The strictness of the Quadragesima [the Forty Days] mortifies the passions, extinguishes anger and rage, cools and calms every agitation springing up from gluttony. And just as in the summer, when the burning heat of the sun spreads over the earth, the northern wind renders a benefaction to those who are scorched, by dispersing the sultriness with a tender coolness: so fasting also provides the same, by driving out of bodies the burning which is the result of overeating. (Saint Asterius of Amasia) 

Fasting is the mother of health; the friend of chastity; the partner of humblemindedness (illnesses are frequently born in many from a disorderly and irregular diet). (Venerable Simeon, the New Theologian)

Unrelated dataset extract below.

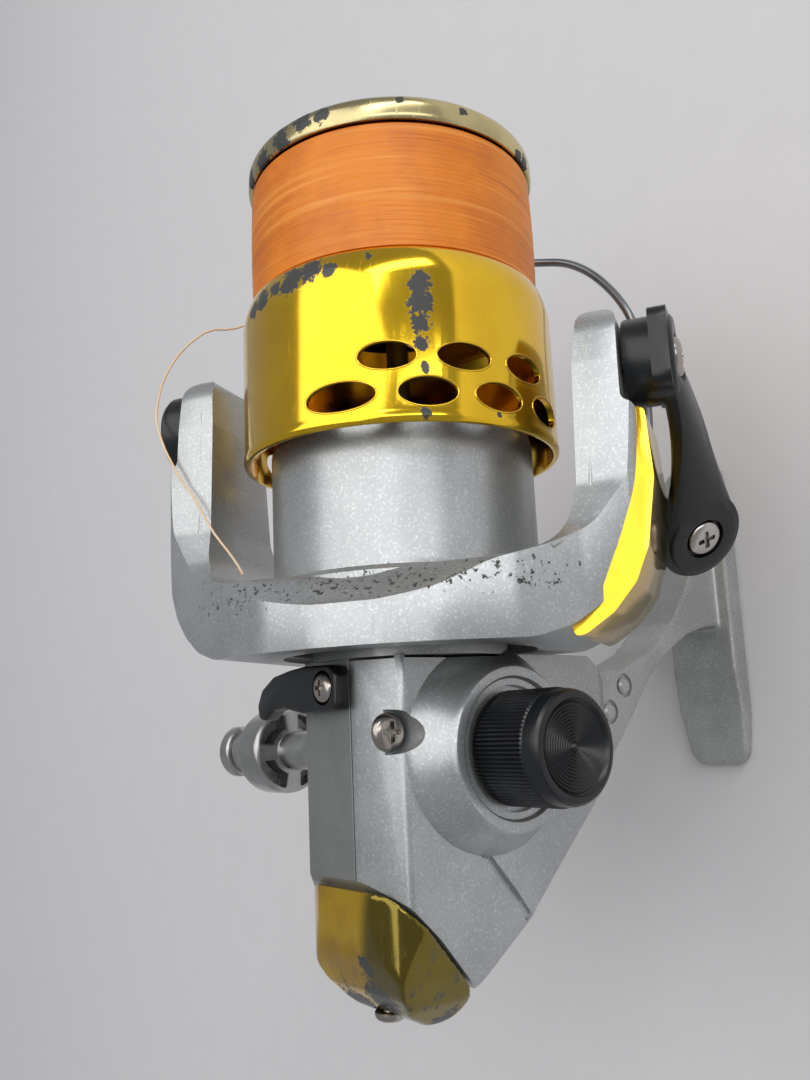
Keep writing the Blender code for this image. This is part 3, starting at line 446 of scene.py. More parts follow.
class Nodes:
    """A short hand for wiring one material's node tree."""

    def __init__(self, tree: bpy.types.NodeTree) -> None:
        """Keep the tree that the nodes go in."""
        self.tree = tree

    def add(self, kind: str, **inputs: object) -> bpy.types.Node:
        """Add a node and set its inputs.

        Args:
            kind: Blender's node type.
            inputs: Values or sockets, by input name with spaces as underscores.

        Returns:
            The node.
        """
        node = self.tree.nodes.new(kind)
        for key, value in inputs.items():
            socket = node.inputs[key.replace("_", " ")]
            if isinstance(value, bpy.types.NodeSocket):
                self.tree.links.new(value, socket)
            else:
                socket.default_value = value
        return node

    def calc(self, how: str, a: object, b: object = 0.0, clamp: bool = False) -> bpy.types.NodeSocket:
        """A Math node.

        Args:
            how: The operation.
            a: First value or socket.
            b: Second value or socket.
            clamp: Whether the result is kept from 0 to 1.

        Returns:
            Its output.
        """
        node = self.tree.nodes.new("ShaderNodeMath")
        node.operation = how
        node.use_clamp = clamp
        for i, value in enumerate((a, b)):
            if isinstance(value, bpy.types.NodeSocket):
                self.tree.links.new(value, node.inputs[i])
            else:
                node.inputs[i].default_value = value
        return node.outputs[0]

    def band(self, value: bpy.types.NodeSocket, low: float, high: float) -> bpy.types.NodeSocket:
        """A soft step from 0 at low to 1 at high.

        Args:
            value: The value to read.
            low: Where it is 0.
            high: Where it is 1.

        Returns:
            The stepped value.
        """
        node = self.tree.nodes.new("ShaderNodeMapRange")
        node.interpolation_type = "SMOOTHSTEP"
        self.tree.links.new(value, node.inputs["Value"])
        node.inputs["From Min"].default_value = low
        node.inputs["From Max"].default_value = high
        return node.outputs["Result"]

    def mix(self, mask: bpy.types.NodeSocket, a: object, b: object) -> bpy.types.NodeSocket:
        """Mix two colours by a mask.

        Args:
            mask: 0 gives a, 1 gives b.
            a: Colour or socket.
            b: Colour or socket.

        Returns:
            The mixed colour.
        """
        node = self.tree.nodes.new("ShaderNodeMix")
        node.data_type = "RGBA"
        self.tree.links.new(mask, node.inputs["Factor"])
        for index, value in ((6, a), (7, b)):
            if isinstance(value, bpy.types.NodeSocket):
                self.tree.links.new(value, node.inputs[index])
            else:
                node.inputs[index].default_value = (*value, 1.0)
        return node.outputs[2]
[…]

Give the body as much food as it needs, and thou shalt receive no harm, even if thou shouldest eat three times a day. If a man eats but once a day, but undiscerningly, what benefit is there to him from that. The warfare of fornication follows excess in eating – and after this the enemy weighs down the body with sleep in order to defile it. (Saints Barsanuphius and John)

As a flame of fire in dry wood, so too is a body with a full belly.(Venerable Isaac the Syrian)

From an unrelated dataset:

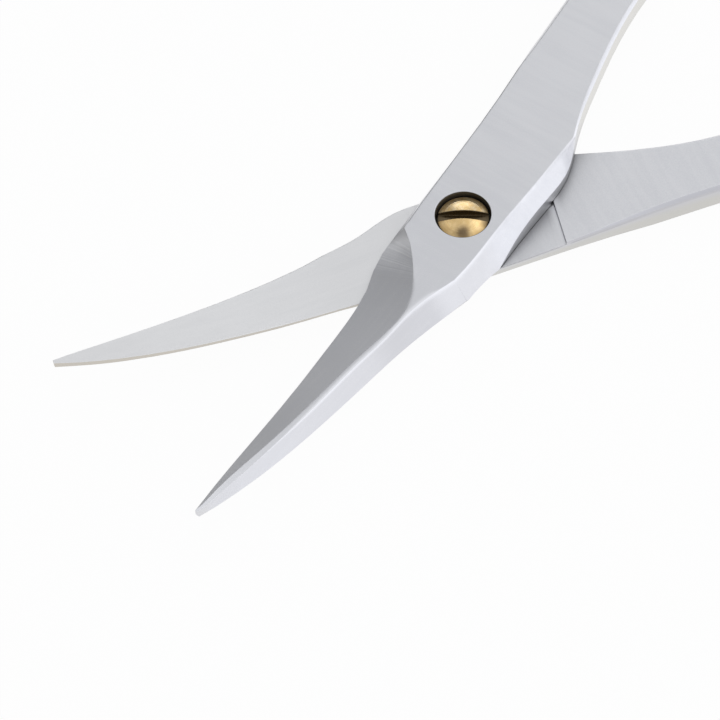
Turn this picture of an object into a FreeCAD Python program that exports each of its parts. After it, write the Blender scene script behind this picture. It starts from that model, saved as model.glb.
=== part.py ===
import FreeCAD, Part
import math
import os

# Curved cuticle scissors, open on a table, in millimetres. The pivot axis is +Z and the
# tips point along +Y. Each half is drawn closed, about the face where the halves slide on
# each other, then turned open. The lower half is the upper one mirrored, and both blades
# bend upwards, so a height is measured from the sliding face along the half's own side.

# Opening at rest, of each half from the centre line, in degrees
OPEN_ANGLE = 15.42
FULL_TURN = 360.0

# Forging
REACH = 28.45            # pivot to tip
PIVOT_HALF = 3.70        # half the width at the pivot
STOCK = 1.82             # thickness of one half at the pivot
TIP_STOCK = 0.54         # thickness at the tip
SLIDE_GAP = 0.05         # running gap between the two halves
OVERRUN = 3.0            # how far a cutter runs past the metal

# Bend of the blades: flat out to BEND_START, then an arc of BEND_RADIUS
BEND_START = 8.95
BEND_RADIUS = 61.3

# Ground edge
EDGE_LAND = 0.36         # height of the narrow bevel at the heel of the cutting edge
TIP_LAND = 0.51          # and at the tip
EDGE_LEAN = 0.10         # how far that bevel leans back at the heel
TIP_LEAN = 0.04          # and at the tip

# Shank, from the pivot to where it starts to bend down to the finger bow
SHANK = 22.9
SHANK_END_IN = 0.50      # inner side there, from the centre line
SHANK_END_OUT = 4.65     # outer side there
SHANK_BREAK = 0.20       # bevel along its edges
BREAK_SHARE = 0.58       # it grows to full width over this share of the way back
RIDE_REACH = 6.20        # the ground seat round the pivot ends here
RIDE_LEAN = 10.8         # along a line that leans by this, in degrees
RIDE_STEP = 0.15         # the lower shank stands proud of that seat
RELIEF_RADIUS = 6.00     # the upper half is relieved outside this radius

# Finger bow
BOW_HOLE_WIDE = 19.2
BOW_HOLE_LONG = 24.4
BOW_END_SHARE = 0.84     # radius of the oval's ends, as a share of half its width
BOW_RIM = 3.0            # width of the ring
BOW_STOCK = 2.7          # thickness of the ring
BOW_ROUND = 1.22         # rounding of its edges
BOW_ASIDE = 0.8          # its inner side, from the centre line
BOW_BEHIND = 0.8         # its front, behind the start of the neck
BOW_LEAN = 7.0           # lean of the oval, in degrees
NECK_OUT = 3.55          # where the neck begins, from the centre line
NECK_BEND = 8.6          # and behind the shank, which bends down over this length
NECK_WIDE = 3.4
NECK_LEAN = 13.0         # direction of the neck, in degrees from straight back
NECK_LONG = 8.0
CROTCH_OUT = 1.6         # fillet between neck and bow, outer side
CROTCH_IN = 5.0          # and inner side

# Centre of the bow and start of the neck, which follow from the sizes above
NECK_BACK = SHANK + NECK_BEND
BOW_OUT = BOW_ASIDE + BOW_RIM + BOW_HOLE_WIDE / 2
BOW_BACK = NECK_BACK + BOW_BEHIND + BOW_RIM + BOW_HOLE_LONG / 2

# Pivot screw
POCKET_RADIUS = 1.84
POCKET_DEPTH = 1.02
HEAD_RADIUS = 1.685
HEAD_SINK = 0.38         # rim of the head below the top face
HEAD_SEAT_GAP = 0.03
DOME = 0.40              # rise of the domed head
SLOT_WIDTH = 0.64
SLOT_DEPTH = 0.52
SLOT_ANGLE = 48.7        # degrees from +X
JOURNAL_RADIUS = 1.15
JOURNAL_CLEARANCE = 0.04
THREAD_RADIUS = 1.00     # its end is flush with the underside of the lower half

# Blade, station by station: share of the reach, then shares of PIVOT_HALF for the cutting
# edge, the two sides of the narrow ridge, and the back of the blade
BLADE_SHARES = (
    (0.330, 0.597, -0.345, -0.395, -0.605),
    (0.450, 0.513, -0.220, -0.292, -0.485),
    (0.560, 0.437, -0.148, -0.220, -0.411),
    (0.790, 0.278, -0.035, -0.110, -0.262),
    (0.930, 0.136, 0.012, -0.055, -0.130),
    (1.004, 0.035, 0.006, -0.018, -0.035),
)
# The dark facet's root: share of the reach, shares of PIVOT_HALF for its rounded border on
# the top face and for its low side, share of STOCK for the height of its low side
ROOT_SHARES = (
    (0.085, 0.860, 1.060, 0.080),
    (0.120, 0.540, 0.950, 0.170),
    (0.162, 0.210, 0.875, 0.198),
    (0.213, -0.080, 0.800, 0.198),
    (0.273, -0.292, 0.655, 0.198),
)
# Heel of the cutting edge: corners, as shares of PIVOT_HALF and of the reach
HEEL_SHARES = ((1.000, 0.000), (0.888, 0.158), (0.795, 0.214), (0.645, 0.268))
# Shoulder at the back of the blade, the same way, for the upper half (1) and for the lower
# half (-1), which is ground narrower along its inner side
SHOULDER_SHARES = {
    1: ((-0.985, 0.000), (-1.000, 0.060), (-0.965, 0.128), (-0.865, 0.180), (-0.755, 0.240)),
    -1: ((-0.880, 0.000), (-0.895, 0.060), (-0.905, 0.120), (-0.815, 0.178), (-0.710, 0.226)),
}
# Inner side of the shank: shares of PIVOT_HALF and of SHANK, for each half
INNER_SHARES = {
    1: ((-0.985, 0.000), (-0.975, 0.170), (-0.905, 0.314), (-0.605, 0.440), (-0.290, 0.609), (-0.025, 0.790)),
    -1: ((-0.880, 0.000), (-0.900, 0.170), (-0.840, 0.314), (-0.565, 0.441), (-0.205, 0.609), (0.065, 0.790)),
}
# Outer side of the shank, the same way
OUTER_SHARES = ((1.000, 0.000), (1.055, 0.230), (1.065, 0.370), (1.100, 0.600), (1.200, 0.800))
# Facets along the sides: share of SHANK or of the reach, share of PIVOT_HALF for the top
# line, shares of PIVOT_HALF and STOCK for the low line
INNER_FACET_SHARES = (
    (-0.425, -0.684, -0.700, 0.030),
    (-0.300, -0.684, -0.925, 0.490),
    (-0.140, -0.684, -0.975, 0.640),
    (0.000, -0.684, -0.985, 0.300),
    (0.160, -0.680, -0.928, 0.000),
)
SHOULDER_FACET_SHARES = (
    (0.160, -0.680, -0.925, 0.000),
    (0.199, -0.585, -0.835, 0.000),
    (0.262, -0.455, -0.715, 0.000),
)
OUTER_FACET_SHARES = (
    (-0.740, 1.240, 1.260, 0.030),
    (-0.600, 1.095, 1.135, 0.030),
    (-0.300, 0.892, 1.065, 0.030),
    (0.000, 0.776, 1.000, 0.030),
    (0.205, 0.585, 0.900, 0.100),
)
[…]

Always establish one and the same hour for taking food, and take it for fortifying the body and not for enjoyment. (Venerable Anthony the Great)

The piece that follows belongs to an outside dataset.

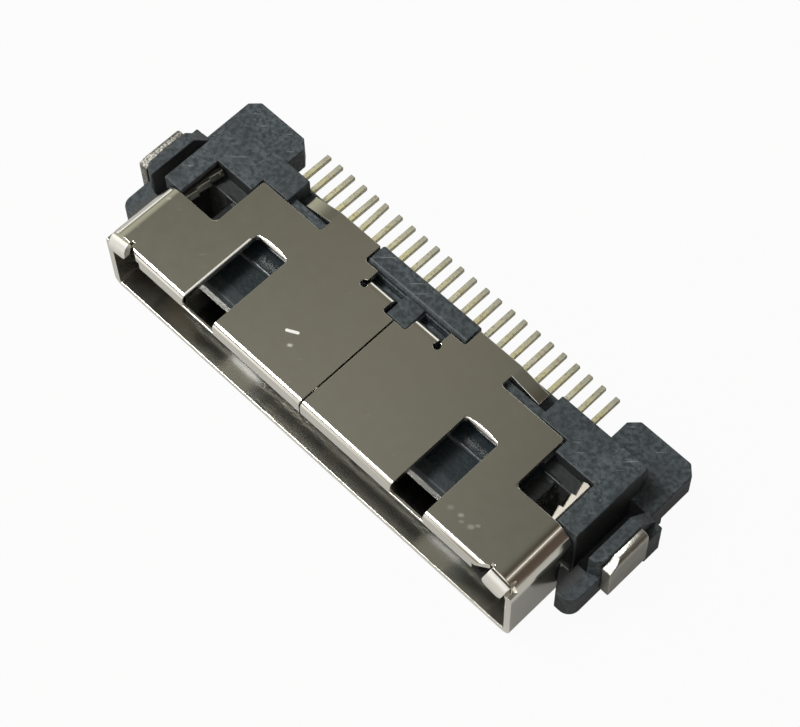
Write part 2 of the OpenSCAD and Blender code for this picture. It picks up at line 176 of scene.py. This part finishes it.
def relieved_copy(node, name, round_off, hollow=lambda edge: 0, cuts=lambda edge: 0):
    """A copy of a CAD node, with radii on its outer edges by round_off and on its inner ones by hollow.

    Before that, each edge is cut as many times as cuts says.
    """
    form = bmesh.new()
    form.from_mesh(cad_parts[node].data)
    bmesh.ops.remove_doubles(form, verts=form.verts, dist=same_place)
    bmesh.ops.dissolve_limit(form, angle_limit=flat_turn, verts=form.verts, edges=form.edges)
    for edge in list(form.edges):
        start, end = edge.verts
        for parts in range(cuts(edge) + 1, 1, -1):
            other, start = bmesh.utils.edge_split(edge, start, 1 / parts)
            edge = edge if end in edge.verts else other
    weights = form.edges.layers.float.new("bevel_weight_edge")
    widest = 0
    for edge in form.edges:
        edge.smooth = True
        if len(edge.link_faces) == 2 and edge.calc_face_angle() > sharp_turn:
            radius = round_off(edge) if edge.is_convex else hollow(edge)
            edge[weights] = radius
            edge.smooth = radius > 0
            widest = max(widest, radius)
    for edge in form.edges:
        edge[weights] /= widest
    for face in form.faces:
        face.smooth = True
    mesh = bpy.data.meshes.new(name)
    form.to_mesh(mesh)
    form.free()
    piece = bpy.data.objects.new(name, mesh)
    bpy.context.scene.collection.objects.link(piece)
    bevel = piece.modifiers.new("round_off", "BEVEL")
    bevel.limit_method = "WEIGHT"
    bevel.width = widest
    bevel.segments = 3
    bevel.use_clamp_overlap = False
    bevel.loop_slide = False
    settled(piece)
    even_shading(piece.data)
    return piece


def settled(piece):
    """Works the piece's modifiers into its mesh."""
    bpy.context.view_layer.update()
    ready = bpy.data.meshes.new_from_object(piece.evaluated_get(bpy.context.evaluated_depsgraph_get()))
    ready.name = piece.name
    piece.modifiers.clear()
    piece.data = ready


def even_shading(mesh):
    """Keeps flat faces flat and bends smooth: at a corner, the wider of the nearly level faces prevail."""
    form = bmesh.new()
    form.from_mesh(mesh)
    width = [face.calc_area() / face.calc_perimeter() for face in form.faces]
    nearly = math.cos(level_turn)
    corners = [None] * len(mesh.loops)
    for face in form.faces:
        for loop in face.loops:
            total = Vector()
            for other in loop.vert.link_faces:
                if other.normal.dot(face.normal) > nearly:
                    total += other.normal * width[other.index] ** 2
            corners[loop.index] = total.normalized()
    form.free()
    mesh.normals_split_custom_set(corners)


moulded = bpy.data.materials.new("moulded_black_plastic")
skin = Finish(moulded)
at = skin.place()
x, y, z = skin.along(at, (1, 0, 0), (0, 1, 0), (0, 0, 1))
tongue = abs(x).within(*tongue_x) * y.within(*tongue_y)
polish = tongue * y.within(*polished_y)
pocket_shade_mask = abs(x).within(*pocket_x) * y.within(*pocket_y) * z.within(*pocket_z)
slot_shade_mask = abs(x).within(*slot_x) * y.within(*slot_y) * z.within(*slot_z)
cloud = skin.noise(at, 1.1 * mm, 3)
grain = skin.noise(at, 0.14 * mm, 4)
fleck = skin.step(skin.noise(at, 0.1 * mm), 0.58, 0.70)
rub = skin.step(skin.noise(at, 0.09 * mm, 2, (9, 1, 1), 0.75), 0.64, 0.72)
patch = skin.step(cloud, 0.40, 0.62)
tone = skin.blend(skin.step(grain, 0.34, 0.66), resin, pale_resin)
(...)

Do not neglect the Forty Days; it constitutes an imitation of Christ’s way of life.  (Saint Ignatius the God­bearer)  

The holy fasters did not approach strict fasting suddenly, but little by little they became capable of being satisfied by the most meagre food. Despite all this they did not know weakness, but were always hale and ready for action. Among them sickness was rare, and their life was extraordinarily lengthy.  To the extent that the flesh of the faster becomes thin and light, spiritual life arrives at perfection and reveals itself through wondrous manifestations, and the spirit performs its actions as if in a bodiless body. External feelings are shut off, and the mind that renounces the earth is raised up to heaven and is wholly immersed in the contemplation of the spiritual world.  (Venerable Seraphim of Sarov)  

The more days of fasting there are, the better the healing is; the longer the period of abstinence, the more abundant the gain of salvation is. (Blessed Augustine)

 

Fasts do not shorten a man’s life. Venerable Symeon the Stylite lived for 103 years, Saint Cyril the Anchorite lived 108 years, Saint Alypius the Stylite ­ 118, Venerable John the Silent ­ 104 years, Anthony and Theodosius the Great ­ for 105 years, Venerable Paul of Thebes ­ 113, Paul of Komel ­ 112, Venerable Macarius of Alexandria ­ 100, Venerable Sergius of Radonezh ­ 78, Venerable Cyril Belozersky ­ 90, Macarius Zheltovodsky ­ 95.